STATED PROBLEM: Below is a listing; restate from it, character for character, the lines beginning at the line holding "bulb_middle = bulb_base_top + BULB_RISE" and ending at the line holding "for node in", both included.
◇ ◇ ◇ ◇ ◇
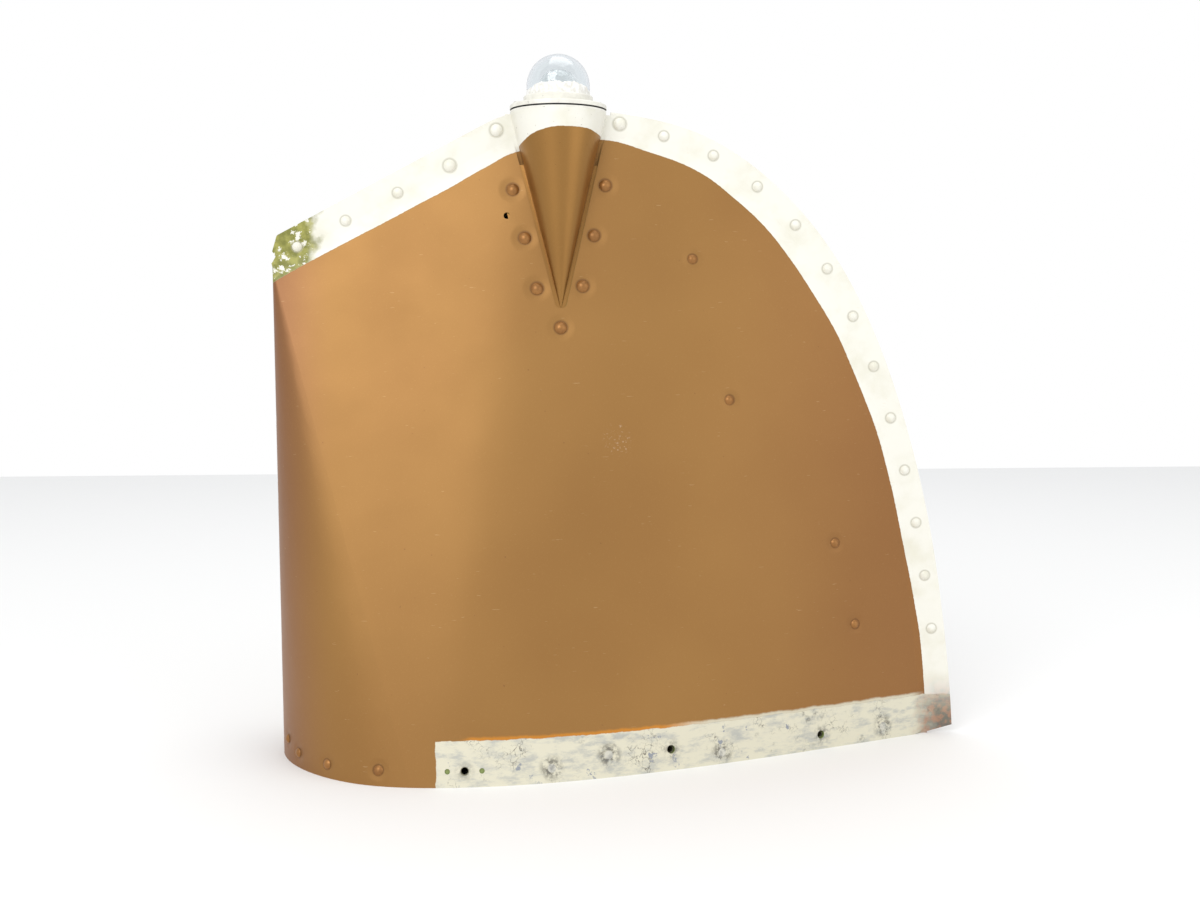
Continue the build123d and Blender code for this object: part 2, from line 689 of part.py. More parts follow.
with BuildPart() as light_gasket:
    with BuildSketch(Plane.XY.offset(bracket_top)):
        with Locations((LIGHT_X, 0)):
            Circle(BASE_RADIUS - GASKET_INSET)
            Circle(BRACKET_BORE, mode=Mode.SUBTRACT)
    extrude(amount=GASKET_THICK)
    screw_holes(gasket_top, 2 * GASKET_THICK, LIGHT_SCREW_WIDTH + 2 * FIT)
finish(light_gasket.part, "light_gasket")

with BuildPart() as light_base:
    with BuildSketch(LIGHT_PLANE):
        with BuildLine():
            Polyline(
                (SOCKET_RADIUS + FIT, gasket_top), (BASE_RADIUS, gasket_top), (BASE_RADIUS, base_top),
                (BASE_STEP_RADIUS, base_top), (BASE_STEP_RADIUS, step_top),
                (SOCKET_FLANGE + FIT, step_top), (SOCKET_FLANGE + FIT, step_top - SOCKET_FLANGE_THICK),
                (SOCKET_RADIUS + FIT, step_top - SOCKET_FLANGE_THICK), close=True,
            )
        make_face()
    revolve(axis=LIGHT_AXIS)
    circles = light_base.edges().filter_by(GeomType.CIRCLE)
    rim_circles = circles.filter_by(lambda edge: abs(edge.radius - BASE_RADIUS) < FIT)
    fillet(rim_circles.sort_by(Axis.Z)[-1], radius=BASE_EDGE_ROUND)
    screw_holes(base_top, 2 * BASE_THICK, LIGHT_SCREW_WIDTH + 2 * FIT)
finish(light_base.part, "light_base")

with BuildPart() as light_screws:
    with BuildSketch(LIGHT_PLANE):
        with BuildLine():
            head, tall = LIGHT_SCREW_HEAD
            RadiusArc(
                (LIGHT_SCREW_X + head / 2, base_top), (LIGHT_SCREW_X, base_top + tall),
                -(head * head / 4 + tall * tall) / (2 * tall),
            )
            Polyline(
                (LIGHT_SCREW_X, base_top + tall), (LIGHT_SCREW_X, base_top - LIGHT_SCREW_LENGTH),
                (LIGHT_SCREW_X + LIGHT_SCREW_WIDTH / 2, base_top - LIGHT_SCREW_LENGTH),
                (LIGHT_SCREW_X + LIGHT_SCREW_WIDTH / 2, base_top), (LIGHT_SCREW_X + head / 2, base_top),
            )
        make_face()
    revolve(axis=Axis((LIGHT_X + LIGHT_SCREW_X, 0, 0), (0, 0, 1)))
    mirror(about=Plane.YZ.offset(LIGHT_X))
finish(light_screws.part, "light_screws")

lens_top = step_top + LENS_TALL
lens_middle = lens_top - LENS_RADIUS
lens_bore = LENS_RADIUS - LENS_WALL
with BuildPart() as clear_lens:
    with BuildSketch(LIGHT_PLANE):
        with BuildLine():
            Polyline(
                (lens_bore, lens_middle), (lens_bore, step_top), (LENS_FOOT, step_top),
                (LENS_FOOT, lens_foot_top), (LENS_RADIUS, lens_foot_top), (LENS_RADIUS, lens_middle),
            )
            RadiusArc((LENS_RADIUS, lens_middle), (0, lens_top), -LENS_RADIUS)
            Line((0, lens_top), (0, lens_top - LENS_WALL))
            RadiusArc((0, lens_top - LENS_WALL), (lens_bore, lens_middle), lens_bore)
        make_face()
    revolve(axis=LIGHT_AXIS)
finish(clear_lens.part, "clear_lens")

with BuildPart() as lens_retainer:
    with BuildSketch(LIGHT_PLANE):
        with BuildLine():
            Polyline(
                (LENS_FOOT + FIT, step_top), (RETAINER_RADIUS, step_top),
                (RETAINER_RADIUS, step_top + RETAINER_TALL - RETAINER_CHAMFER),
                (RETAINER_RADIUS - RETAINER_CHAMFER, step_top + RETAINER_TALL),
                (LENS_RADIUS + FIT, step_top + RETAINER_TALL), (LENS_RADIUS + FIT, lens_foot_top),
                (LENS_FOOT + FIT, lens_foot_top), close=True,
            )
        make_face()
    revolve(axis=LIGHT_AXIS)
finish(lens_retainer.part, "lens_retainer")

socket_top = step_top
socket_foot = socket_top - SOCKET_FLANGE_THICK - SOCKET_DEPTH
floor_top = socket_foot + SOCKET_FLOOR
with BuildPart() as lamp_socket:
    with BuildSketch(LIGHT_PLANE):
        with BuildLine():
            Polyline(
                (INSULATOR_STEM + FIT, socket_foot), (SOCKET_RADIUS, socket_foot),
                (SOCKET_RADIUS, socket_top - SOCKET_FLANGE_THICK),
                (SOCKET_FLANGE, socket_top - SOCKET_FLANGE_THICK), (SOCKET_FLANGE, socket_top),
                (SOCKET_BORE, socket_top), (SOCKET_BORE, floor_top), (INSULATOR_STEM + FIT, floor_top),
                close=True,
            )
        make_face()
    revolve(axis=LIGHT_AXIS)
finish(lamp_socket.part, "lamp_socket")

insulator_top = floor_top + INSULATOR_THICK
with BuildPart() as socket_insulator:
    with BuildSketch(LIGHT_PLANE):
        with BuildLine():
            Polyline(
                (TERMINAL_RADIUS + FIT, socket_foot - INSULATOR_THICK),
                (INSULATOR_STEM, socket_foot - INSULATOR_THICK), (INSULATOR_STEM, floor_top),
                (INSULATOR_RADIUS, floor_top), (INSULATOR_RADIUS, insulator_top),
                (TERMINAL_RADIUS + FIT, insulator_top), close=True,
            )
        make_face()
    revolve(axis=LIGHT_AXIS)
finish(socket_insulator.part, "socket_insulator")

contact_top = insulator_top + CONTACT_TALL
with BuildPart() as lamp_contact:
    with BuildSketch(LIGHT_PLANE):
        with BuildLine():
            Polyline(
                (0, socket_foot - TERMINAL_DROP), (TERMINAL_RADIUS, socket_foot - TERMINAL_DROP),
                (TERMINAL_RADIUS, insulator_top), (CONTACT_RADIUS, insulator_top),
                (CONTACT_RADIUS, contact_top), (0, contact_top), close=True,
            )
        make_face()
    revolve(axis=LIGHT_AXIS)
finish(lamp_contact.part, "lamp_contact")

bulb_base_top = contact_top + BULB_BASE_TALL
with BuildPart() as bulb_base:
    with BuildSketch(Plane.XY.offset(contact_top)):
        with Locations((LIGHT_X, 0)):
            Circle(BULB_BASE_RADIUS)
    extrude(amount=BULB_BASE_TALL)
    chamfer(bulb_base.edges().sort_by(Axis.Z)[0], length=BULB_BASE_CHAMFER)
finish(bulb_base.part, "bulb_base")

bulb_middle = bulb_base_top + BULB_RISE
bulb_top = bulb_middle + BULB_RADIUS
neck_z = bulb_middle - (BULB_RADIUS ** 2 - BULB_NECK ** 2) ** 0.5
with BuildPart() as bulb_glass:
    with BuildSketch(LIGHT_PLANE):
        with BuildLine():
            Polyline((0, bulb_top), (0, bulb_base_top), (BULB_NECK, bulb_base_top), (BULB_NECK, neck_z))
            ThreePointArc((BULB_NECK, neck_z), (BULB_RADIUS, bulb_middle), (0, bulb_top))
        make_face()
    revolve(axis=LIGHT_AXIS)
finish(bulb_glass.part, "bulb_glass")
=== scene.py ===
import math

import bpy
import numpy as np
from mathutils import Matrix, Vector


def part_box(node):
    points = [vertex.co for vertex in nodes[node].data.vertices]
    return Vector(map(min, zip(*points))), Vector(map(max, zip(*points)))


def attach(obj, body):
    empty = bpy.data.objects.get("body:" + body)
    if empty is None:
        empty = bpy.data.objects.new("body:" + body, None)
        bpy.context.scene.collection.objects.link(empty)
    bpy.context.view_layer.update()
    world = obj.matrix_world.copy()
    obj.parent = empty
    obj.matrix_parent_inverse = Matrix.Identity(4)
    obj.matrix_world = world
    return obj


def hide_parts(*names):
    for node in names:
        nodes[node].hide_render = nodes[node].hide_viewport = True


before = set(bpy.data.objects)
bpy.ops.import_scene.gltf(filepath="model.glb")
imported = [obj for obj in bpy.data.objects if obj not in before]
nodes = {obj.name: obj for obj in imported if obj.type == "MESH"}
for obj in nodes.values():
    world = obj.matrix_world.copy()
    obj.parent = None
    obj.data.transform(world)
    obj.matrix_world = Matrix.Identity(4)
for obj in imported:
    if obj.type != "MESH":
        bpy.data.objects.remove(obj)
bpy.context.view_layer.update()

MM = 0.001

# Light, as the part's source has it: axis, lens and bulb, in millimetres
LIGHT_X = -32.5
LENS_LOW, LENS_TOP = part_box("clear_lens")[0].z / MM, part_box("clear_lens")[1].z / MM
LENS_RADIUS = 15.6
BULB_LOW, BULB_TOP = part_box("bulb_glass")[0].z / MM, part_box("bulb_glass")[1].z / MM
BULB_RADIUS = 9.8
BULB_NECK = 6.6
BULB_WALL = 0.5
POLE = 0.02

# Stem, leads and coiled filament inside the bulb
STEM_TOP = BULB_LOW + 6.5
COIL_HEIGHT = BULB_LOW + 11.2
COIL_HALF = 3.2
COIL_RADIUS = 0.45
COIL_TURNS = 15
STEPS_PER_TURN = 14
FILAMENT_RADIUS = 0.1
LEAD_RADIUS = 0.22

# Slot between the pods' cones and the notch, and the painted sealant in it
CONE_TIP, CONE_RING, CONE_RADIUS = 220.2, 317.5, 23.75
NOTCH_LEVELS, NOTCH_REACH = (221.5, 301.0, 316.5), (2.4, 21.6, 26.0)
SEAL_LOW, SEAL_TOP, SEAL_HALF = 287.0, 317.0, 0.75
SEAL_ROWS = 16
CONE_LAP, NOTCH_LAP = 0.5, 0.4

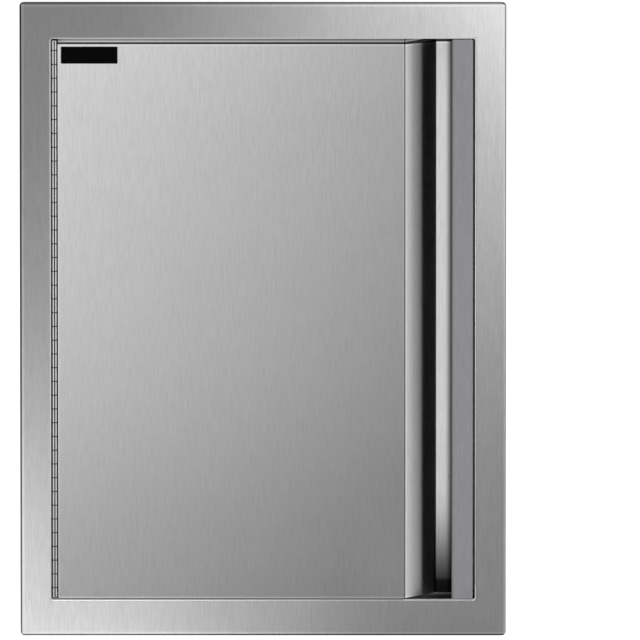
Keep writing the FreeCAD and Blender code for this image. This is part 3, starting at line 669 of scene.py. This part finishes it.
◇ ◇ ◇ ◇ ◇
ANSWER TO THE TASK:
bulb_middle = bulb_base_top + BULB_RISE
bulb_top = bulb_middle + BULB_RADIUS
neck_z = bulb_middle - (BULB_RADIUS ** 2 - BULB_NECK ** 2) ** 0.5
with BuildPart() as bulb_glass:
    with BuildSketch(LIGHT_PLANE):
        with BuildLine():
            Polyline((0, bulb_top), (0, bulb_base_top), (BULB_NECK, bulb_base_top), (BULB_NECK, neck_z))
            ThreePointArc((BULB_NECK, neck_z), (BULB_RADIUS, bulb_middle), (0, bulb_top))
        make_face()
    revolve(axis=LIGHT_AXIS)
finish(bulb_glass.part, "bulb_glass")
=== scene.py ===
import math

import bpy
import numpy as np
from mathutils import Matrix, Vector


def part_box(node):
    points = [vertex.co for vertex in nodes[node].data.vertices]
    return Vector(map(min, zip(*points))), Vector(map(max, zip(*points)))


def attach(obj, body):
    empty = bpy.data.objects.get("body:" + body)
    if empty is None:
        empty = bpy.data.objects.new("body:" + body, None)
        bpy.context.scene.collection.objects.link(empty)
    bpy.context.view_layer.update()
    world = obj.matrix_world.copy()
    obj.parent = empty
    obj.matrix_parent_inverse = Matrix.Identity(4)
    obj.matrix_world = world
    return obj


def hide_parts(*names):
    for node in names:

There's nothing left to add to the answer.